Of course, the history of Africa is littered with chapters of exploitation from the north. The post-colonial Western powers continue to operate mostly in their own interests but, in more recent times, it has been China who have been the dominant investment player in African resources. A more sustainable future would suggest investment in more than just minerals would increase indigenous wealth creation and political stability. We shall see, but if your investment style is to equate opportunity with areas lacking capital, then Africa is currently the best people bet in the world. Last year total venture capital investment in Africa was just $4 billion (source: Crunchbase), or just a quarter of what India received with approximately similar populations. You’d think this year would be pretty grim on the investment front given the drumbeat of gloomy headlines in VC world… but you’d be wrong.

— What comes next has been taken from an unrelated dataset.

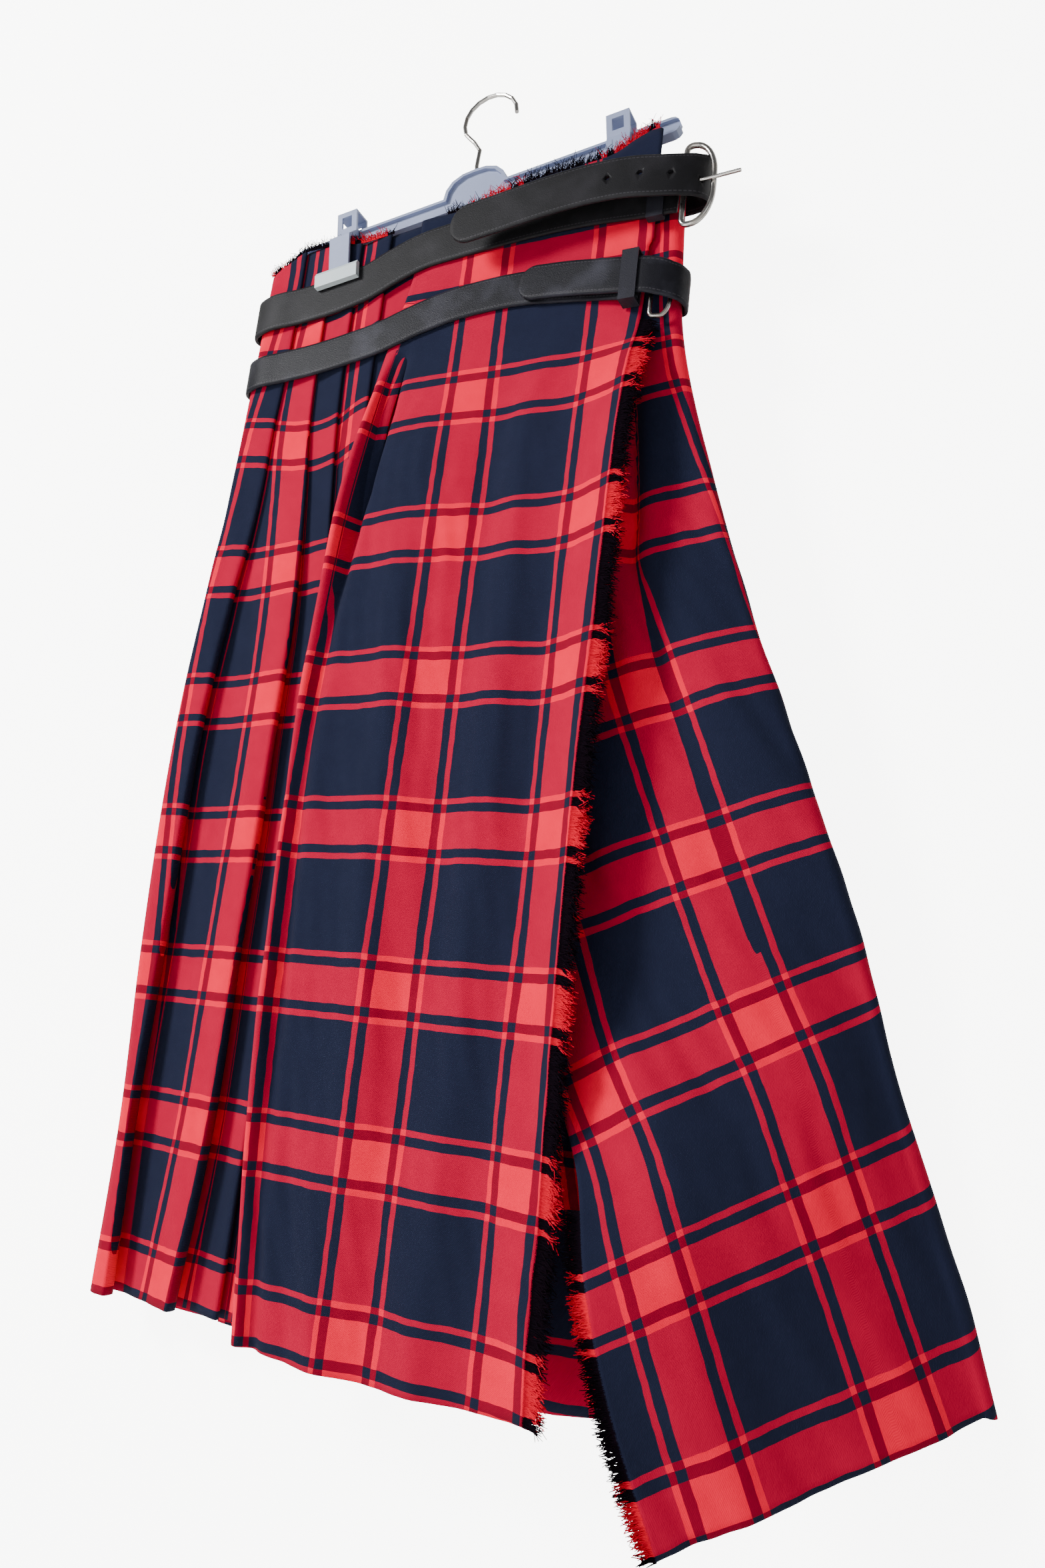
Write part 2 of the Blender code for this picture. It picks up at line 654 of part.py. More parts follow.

Data from Crunchbase showed US and Asian Q1 venture capital activity shrinking by circa 1%. But in Africa, not so much. In fact, African Q1 venture funding rocketed by 150%. In mobile-savvy Kenya alone, more money was raised in Q1 than it did in all of 2021. And…the contra-cyclical trend continued into Q2 with Africa posting another blockbuster quarter of 133% growth in venture funding. Hmmm… maybe we are not so early. Anyway, the bigger message still stands; follow the big people shifts, not the big money. As a proxy for value or opportunity think about those venture capital dollar rankings above and note current investment in Africa stands at just $5 per capita. Oh, and don’t tell Suella Braverman.